CREATE TABLE user_testimony
(
  testimony_id   SERIAL NOT NULL PRIMARY KEY,
  lookup_key     VARCHAR NOT NULL,
  comment_type   VARCHAR NOT NULL,
  user_feedback  JSON NOT NULL,
  date_created   TIMESTAMP WITH TIME ZONE NOT NULL DEFAULT now()
);

Isn’t that better? Now a quick glance reveals everything we need to know about the table and its contents. Tables are a back-end storage element, and are often shared by multiple applications and user groups. Shared resources should be as descriptive as possible to prevent confusion and potential misinterpretation or misuse.
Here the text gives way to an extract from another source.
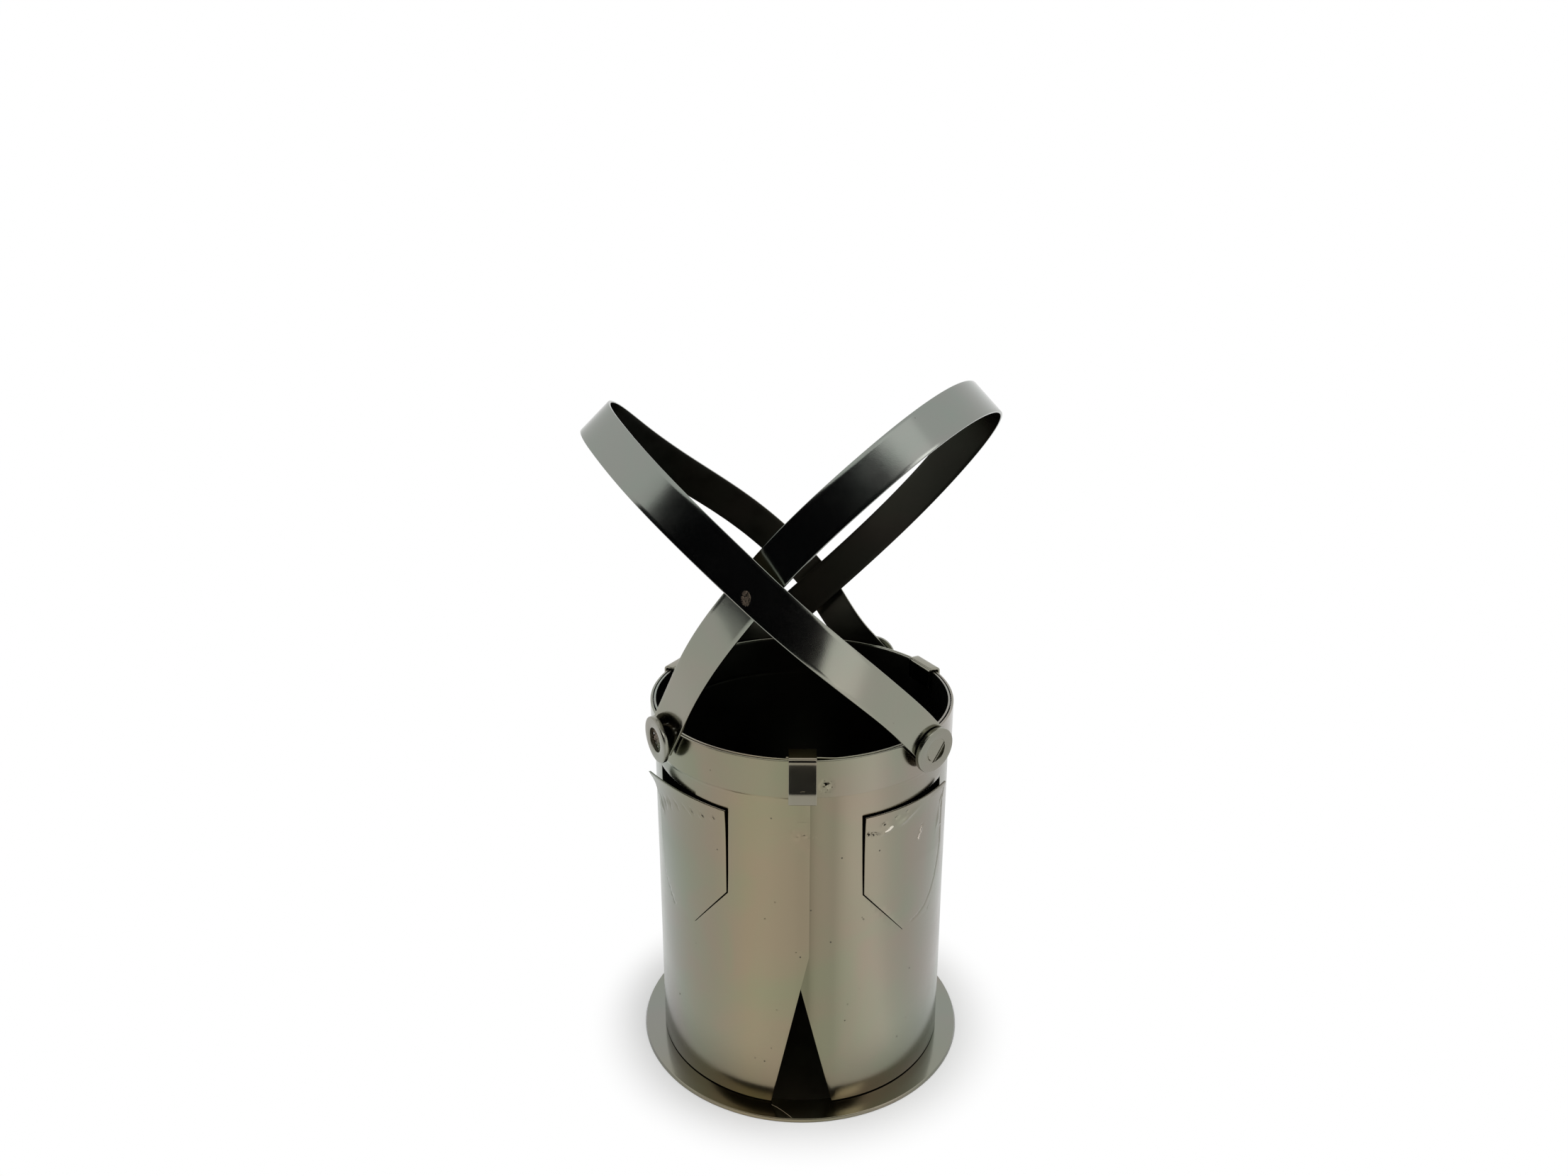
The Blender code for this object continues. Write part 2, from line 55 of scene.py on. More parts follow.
DISC_STEPS = 240
EDGE_START = DISC_RADIUS * 0.95
INSIDE_REACH = 0.0378


def at_turn(turn, reach, height=0.0):
    """A point at a turn from the front, positive towards the right, at a reach from the middle."""
    return Vector((math.sin(turn) * reach, -math.cos(turn) * reach, height))


def rounded(corner, first, last, radius, steps=4):
    """Points of a quarter round in a profile, between two angles in degrees."""
    angles = np.radians(np.linspace(first, last, steps + 1))
    return [(corner[0] + radius * math.cos(a), corner[1] + radius * math.sin(a)) for a in angles]


def finished(name, bm, finish, crease=35):
    """Turn worked metal into a piece with its plating, that rides with the holder."""
    bmesh.ops.recalc_face_normals(bm, faces=bm.faces)
    mesh = bpy.data.meshes.new(name)
    bm.to_mesh(mesh)
    bm.free()
    mesh.materials.append(finish)
    mesh.shade_smooth()
    mesh.set_sharp_from_angle(angle=math.radians(crease))
    piece = bpy.data.objects.new(name, mesh)
    bpy.context.scene.collection.objects.link(piece)
    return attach(piece, "root")


def skin(bm, rows, closed=True):
    """Cover neighbouring rows of points with faces; a row of one point is a tip."""
    for low, high in zip(rows[:-1], rows[1:]):
        count = max(len(low), len(high))
        for i in range(count if closed else count - 1):
            j = (i + 1) % count
            corners = [low[i % len(low)], low[j % len(low)], high[j % len(high)], high[i % len(high)]]
            bm.faces.new(list(dict.fromkeys(corners)))


def turn_on_lathe(name, profile, steps, finish, place=Matrix(), wander=None):
    """Turn a profile of (radius, height) points about its axis; a closed one makes a ring."""
    bm = bmesh.new()
    rings = []
    for radius, height in profile:
        if radius < 1e-7:
            rings.append([bm.verts.new(place @ Vector((0, 0, height)))])
            continue
        ring = []
        for i in range(steps):
            angle = math.tau * i / steps
            point = Vector((radius * math.cos(angle), radius * math.sin(angle), height))
            if wander is not None:
                point = wander(point)
            ring.append(bm.verts.new(place @ point))
        rings.append(ring)
    is_ring = profile[0][0] > 1e-7 and profile[-1][0] > 1e-7
    skin(bm, rings + rings[:1] if is_ring else rings)
    return finished(name, bm, finish)


def add_node(tree, kind, links=(), **settings):
    """A node with its settings; settings of sockets are given by socket name or number."""
    node = tree.nodes.new(kind)
    for key, value in settings.items():
        setattr(node, key, value)
    for socket, source in links:
        if isinstance(source, bpy.types.NodeSocket):
            tree.links.new(source, node.inputs[socket])
        else:
            node.inputs[socket].default_value = source
    return node


def reckon(tree, operation, *values):
    """A number that the finish works out from others."""
    return add_node(tree, "ShaderNodeMath", list(enumerate(values)), operation=operation).outputs[0]


def ranged(tree, value, before, after=(0.0, 1.0), **settings):
    """A value of one range moved to another."""
    return add_node(tree, "ShaderNodeMapRange", [
        ("Value", value), ("From Min", before[0]), ("From Max", before[1]),
        ("To Min", after[0]), ("To Max", after[1]),
    ], **settings).outputs["Result"]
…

This applies to any database object. Views should distinctly describe their purpose. Columns need to differentiate themselves from columns in other tables to prevent join ambiguity. Functions, sequences, everything should have a clearly distinguishable name.

Conclusion

This is a lot to consider. The DUMPS acronym helps, but an executive summary might be a simple: consistent and descriptive is best. A consistent naming scheme will prevent a lot of future headaches, and being descriptive forces us to think about the data we’re storing and why. Not only can this help us consider the architecture before setting it in stone, but it conveys meaning by simply existing.
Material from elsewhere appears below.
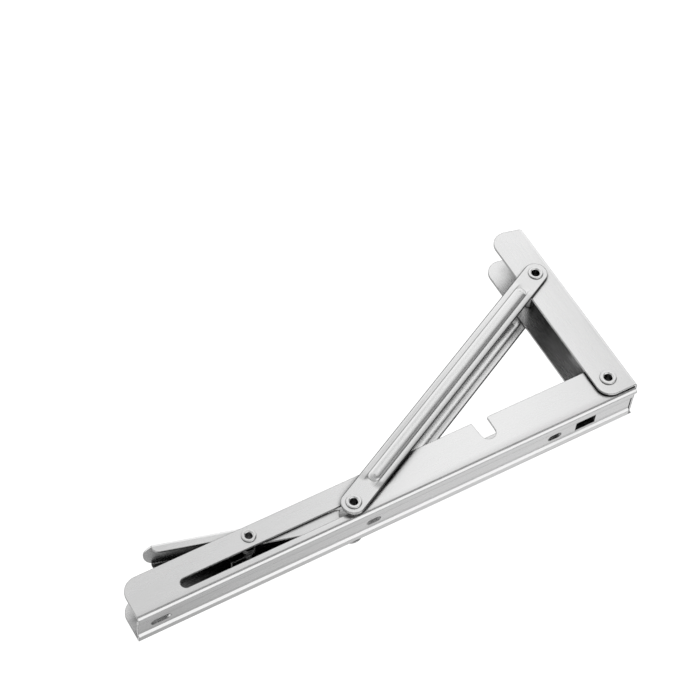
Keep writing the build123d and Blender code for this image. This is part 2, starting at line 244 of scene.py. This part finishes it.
def steel(
    name,
    bright=0.94,
    painted_shut_in_level=0.10,
    rough=0.25,
    turn=0.0,
    soften=0.6,
    depth=30.0,
    edge=0.5,
    relief=None,
    painted_lines=None,
):
    """Stainless steel: bright outside, with painted shade where it is shut in, along edges and where pieces
    touch.

    Bright is a level of brightness, and the level painted where the steel is shut in is another. That one
    may be a function, where what is shut in isn't painted the same all over. Rough is the roughness, which
    streaks and clouds vary a little. The brushing runs along X, turned about the bracket's width. Soften is
    the radius in mm that edges look to have, and depth the distance in mm within which other surfaces shut a
    point in and darken it with painted shade. Edge is the factor of painted shade on the brightness at a
    sharp edge. Relief is a function for the height in mm of a form too shallow for the sheet's own shape,
    and the last argument one for another factor of painted shade on the brightness.
    """
    material = bpy.data.materials.new(name)
    material.use_nodes = True
    s = Shader(material.node_tree)
    place = s.add("ShaderNodeTexCoord").outputs["Object"]
    streaks = s.noise(place, STREAK, turn, roughness=0.6)
    clouds = s.noise(place, CLOUD, turn)

    direction = s.bump(streaks, BRUSH_SHOWN, BRUSH_HEIGHT, s.rounded(soften))
    if relief:
        direction = s.bump(relief(s, place), 1.0, 1.0, direction)

    # Painted shade where the steel is shut in.
    painted_shut_in = painted_shut_in_level(s, place) if callable(painted_shut_in_level) else painted_shut_in_level
    shaded_brightness = s.remap(s.openness(depth), *PAINTED_SHADE_SPAN, painted_shut_in, bright)
    flatness = s.dot(s.normal(), s.rounded(EDGE_LINE))
    # Painted shade at edges and where pieces touch, then the streaks' and clouds' own tone.
    factors = [
        s.remap(flatness, *EDGE_SPAN, edge, 1.0),
        s.remap(s.openness(CONTACT_LINE), *CONTACT_SPAN, CONTACT_SHADE, 1.0),
        s.remap(clouds, *NOISE_SPAN, *CLOUD_SHADE),
        s.remap(streaks, *STREAK_SPAN, *STREAK_SHADE),
    ]
    if painted_lines:
        factors.append(painted_lines(s, place))
    for factor in factors:
        shaded_brightness = s.math("MULTIPLY", shaded_brightness, factor)

    streaked = s.remap(streaks, *NOISE_SPAN, -STREAK_ROUGHNESS, STREAK_ROUGHNESS)
    clouded = s.remap(clouds, *NOISE_SPAN, rough, rough + CLOUD_ROUGHNESS)
    metal = s.add(
        "ShaderNodeBsdfPrincipled",
        Base_Color=s.grey(shaded_brightness),
        Metallic=1.0,
        Roughness=s.math("ADD", streaked, clouded),
        Normal=direction,
    )
    s.add("ShaderNodeOutputMaterial", Surface=metal.outputs[0])
    return material


def along_brace(s, place):
    """Distance in mm from a brace's centre line, and a level: 1 along its bead and 0 past its ends."""
    top, pin = brace_ends()
    along = (pin - top).normalized() / MM
    across = Vector((-along.z, 0.0, along.x))
    length = (pin - top).length / MM
    offset = s.math("ABSOLUTE", s.math("SUBTRACT", s.dot(place, across), top.dot(across)))
    reach = s.math("SUBTRACT", s.dot(place, along), top.dot(along))
    bead_end = length - BEAD_FROM_FOOT
    start = s.remap(reach, BEAD_FROM_TOP - END_ROUND, BEAD_FROM_TOP + END_ROUND, 0.0, 1.0)
    stop = s.remap(reach, bead_end - END_ROUND, bead_end + END_ROUND, 1.0, 0.0)
    return offset, s.math("MULTIPLY", start, stop)


def brace_form(s, place):
    """Flattens a brace's bead a little, and lets the strips beside it fall off to their edges."""
    offset, within = along_brace(s, place)
    bead = s.remap(offset, 0.0, BEAD_WIDTH / 2, 0.0, 1.0, smooth=False)
    strip = s.remap(offset, BEAD_WIDTH / 2, BRACE_WIDTH / 2, 0.0, 1.0, smooth=False)
    bead = s.math("MULTIPLY", s.math("POWER", bead, 2.0), BEAD_RISE)
    strip = s.math("MULTIPLY", s.math("POWER", strip, 2.0), -STRIP_FALL)
    height = s.math("MULTIPLY", s.math("ADD", bead, strip), within)
    # What stands out on a brace's outer face goes in on its inner face.
    outwards = s.math("MULTIPLY", s.parts(s.normal())["Y"], s.math("SIGN", s.parts(place)["Y"]))
    return s.math("MULTIPLY", height, outwards)


def brace_painted_lines(s, place):
    """Painted shade on a brace, in the crease at its bead's foot and along its long edges."""
    offset, within = along_brace(s, place)
    from_foot = s.math("ABSOLUTE", s.math("SUBTRACT", offset, BEAD_WIDTH / 2))
    from_edge = s.math("SUBTRACT", BRACE_WIDTH / 2, offset)
    crease = s.math("MULTIPLY", s.remap(from_foot, *CREASE_SPAN, CREASE_DARK, 0.0), within)
    edge = s.remap(from_edge, *BRACE_EDGE_SPAN, BRACE_EDGE_DARK, 0.0)
    return s.math("SUBTRACT", 1.0, s.math("MAXIMUM", crease, edge))


def fall(axis, start, stop, height):
    """A relief that sinks by a height from start to stop along an axis, ever faster. All three are in mm."""

    def relief(s, place):
        share = s.remap(s.parts(place)[axis], start * MM, stop * MM, 0.0, 1.0, smooth=False)
        return s.math("MULTIPLY", s.math("POWER", share, 2.0), -height)

    return relief


def arm_painted_shade_and_light(s, place):
    """Painted shade on the arm's inside, with painted light near its web past the heel, so that the screw
    slots look pale.
    """
    parts = s.parts(place)
    near_web = s.remap(parts["Z"], *WEB_SPAN, 0.0, 1.0)
    past_heel = s.remap(parts["X"], *HEEL_SPAN, 0.0, 1.0)
    return s.remap(s.math("MULTIPLY", near_web, past_heel), 0.0, 1.0, ARM_PAINTED_SHADE, ARM_WEB_PAINTED_LIGHT)


def dress():
    """Gives every CAD node its finish, with its painted shade."""
    top, pin = brace_ends()
    slope = math.atan2(pin.z - top.z, pin.x - top.x)
    brace = steel(
        "brace_sheet",
        bright=0.92,
        turn=-slope,
        soften=1.4,
        edge=0.25,
        relief=brace_form,
        painted_lines=brace_painted_lines,
    )
    wall = steel(
        "wall_sheet",
        painted_shut_in_level=0.31,
        turn=math.pi / 2,
        depth=36.0,
        edge=0.25,
        relief=fall("X", 28.0, 0.0, 0.8),
    )
    arm = steel(
        "arm_sheet",
        painted_shut_in_level=arm_painted_shade_and_light,
        depth=35.0,
        edge=0.4,
        relief=fall("Z", 9.0, 15.0, 0.25),
    )
    finishes = {
        "wall_leg": wall,
        "shelf_arm": arm,
        "release_lever": steel("lever_sheet", depth=45.0),
        "brace_left": brace,
        "brace_right": brace,
        "lever_spring": steel("spring_wire", bright=0.62, rough=0.28, depth=20.0),
    }
    rivet = steel("rivet", bright=0.92, painted_shut_in_level=0.5, rough=0.2, soften=0.7, depth=12.0, edge=0.25)
    for name, node in nodes.items():
        for slot in node.material_slots:
            slot.material = finishes.get(name, rivet)


def make_catch():
    """The lever's catch: two cheeks that rise over the cross pin's path.

    They hook the pin when the arm is open. Points are in mm from the pin's centre, along the arm and up.
    """
    pin = middle("slide_pin")
    lever_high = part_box("release_lever")[1]
    foot = (lever_high.z - pin.z) / MM
    ramp = [(68.6, foot), (62.5, -2.7), (43.3, 2.6)]
    crown = [(33.0, 4.4), (22.0, 5.0), (11.7, 5.1)]
    nose = [(11.8, 1.1), (8.7, -2.7), (12.0, foot)]
    outline = ramp + crown + nose
    finish = steel("catch_sheet", painted_shut_in_level=0.8, soften=0.4)
    for side, name in ((-1, "lever_catch_left"), (1, "lever_catch_right")):
        outside = side * lever_high.y
        inside = outside - side * LEVER_SHEET * MM
        shape = bmesh.new()
        rings = []
        for y in (outside, inside):
            ring = [shape.verts.new((pin.x + x * MM, y, pin.z + z * MM)) for x, z in outline]
            shape.faces.new(ring)
            rings.append(ring)
        outer, inner = rings
        for i in range(len(outline)):
            shape.faces.new((outer[i - 1], outer[i], inner[i], inner[i - 1]))
        bmesh.ops.recalc_face_normals(shape, faces=shape.faces)
        mesh = bpy.data.meshes.new(name)
        shape.to_mesh(mesh)
        shape.free()
        mesh.materials.append(finish)
        piece = bpy.data.objects.new(name, mesh)
        bpy.context.scene.collection.objects.link(piece)
        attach(piece, "lever")


def make_spring():
    """The lever's torsion spring, as a copy of the CAD node's mesh that takes the node's place.
    """
    node = nodes["lever_spring"]
    piece = bpy.data.objects.new("wound_spring", node.data.copy())
    bpy.context.scene.collection.objects.link(piece)
    for slot, dressed in zip(piece.material_slots, node.material_slots):
        slot.material = dressed.material
    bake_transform(piece)
    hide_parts("lever_spring")


def make_floor():
    """Plain floor far below the bracket: white to the camera, and glowing in broad bands to the metal.

    From below it isn't there, so that it doesn't hide the bracket.
    """
    bpy.ops.mesh.primitive_plane_add(size=FLOOR_SIZE, location=FLOOR_MIDDLE)
    floor = bpy.context.object
    floor.name = "floor"
    material = bpy.data.materials.new("floor")
    material.use_nodes = True
    s = Shader(material.node_tree)
    geometry = s.add("ShaderNodeNewGeometry").outputs
    bands = s.pattern(s.parts(geometry["Position"]), FLOOR_PATTERN)
    seen = s.math("SUBTRACT", bands, GLOW_CUT)
    to_camera = s.add("ShaderNodeLightPath").outputs["Is Camera Ray"]
    level = s.remap(to_camera, 0.0, 1.0, seen, FLOOR_SHOWN, smooth=False)
    glow = s.add("ShaderNodeEmission", Color=(1.0, 1.0, 1.0, 1.0), Strength=level)
    paint = s.add("ShaderNodeBsdfDiffuse", Color=(FLOOR_PAINT, FLOOR_PAINT, FLOOR_PAINT, 1.0))
    both = s.add("ShaderNodeAddShader", values=(paint.outputs[0], glow.outputs[0]))
    clear = s.add("ShaderNodeBsdfTransparent")
    sides = (geometry["Backfacing"], both.outputs[0], clear.outputs[0])
    shown = s.add("ShaderNodeMixShader", values=sides)
    s.add("ShaderNodeOutputMaterial", Surface=shown.outputs[0])
    floor.data.materials.append(material)


def make_world():
    """Studio dome: a large soft lamp up in front, a glow behind to the wall's side, and dim walls.

    To the camera it is white.
    """
    world = bpy.data.worlds.new("studio")
    bpy.context.scene.world = world
    world.use_nodes = True
    s = Shader(world.node_tree)
    direction = s.add("ShaderNodeTexCoord").outputs["Generated"]
    parts = s.parts(direction)
    lamp = s.remap(s.dot(direction, LAMP_TOWARDS), *LAMP_SPAN, 0.0, LAMP_LEVEL)
    glow = s.pattern(parts, GLOW_PATTERN)
    walls = s.pattern(parts, WALLS_PATTERN)
    seen = s.math("ADD", s.math("ADD", lamp, glow), walls)
    to_camera = s.add("ShaderNodeLightPath").outputs["Is Camera Ray"]
    level = s.math("MAXIMUM", seen, to_camera)
    sky = s.add("ShaderNodeBackground", Color=(1.0, 1.0, 1.0, 1.0), Strength=level)
    s.add("ShaderNodeOutputWorld", Surface=sky.outputs[0])


def look_at(azimuth, elevation, roll, target, distance):
    """Camera matrix at that azimuth and elevation round a target, turned about its own line of sight."""
    turn = math.radians(azimuth)
    rise = math.radians(elevation)
    back = Vector((math.sin(turn) * math.cos(rise), -math.cos(turn) * math.cos(rise), math.sin(rise)))
    right = Vector((math.cos(turn), math.sin(turn), 0.0))
    up = back.cross(right)
    view = Matrix((right, up, back)).transposed() @ Matrix.Rotation(math.radians(roll), 3, "Z")
    return Matrix.Translation(target + back * distance) @ view.to_4x4()


def make_camera():
    """Camera with a long lens, rolled until the bracket lies with its arm below and its wall leg up."""
    camera = bpy.data.objects.new("camera", bpy.data.cameras.new("camera"))
    bpy.context.scene.collection.objects.link(camera)
    camera.matrix_world = look_at(
        CAMERA_AZIMUTH,
        CAMERA_ELEVATION,
        CAMERA_ROLL,
        CAMERA_TARGET,
        CAMERA_DISTANCE,
    )
    camera.data.lens = CAMERA_LENS
    camera.data.sensor_width = CAMERA_SENSOR
    bpy.context.scene.camera = camera


dress()
make_catch()
make_spring()
make_floor()
make_world()
make_camera()
bpy.context.scene.view_settings.view_transform = "Standard"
Anyone who joins the company in the future can make sense of data that is at least partially self-documented. Queries can be more consistent and precise, with less ambiguity in every facet from column names to join conditions. Applications can be extended, or new APIs written to leverage old data. Why wade through ancient and probably undocumented code to determine original intent or business logic?

Just remember that access vectors are myriad and ephemeral, but data is forever. No matter how hard it is to think of good names, don’t let it get you down in the DUMPS.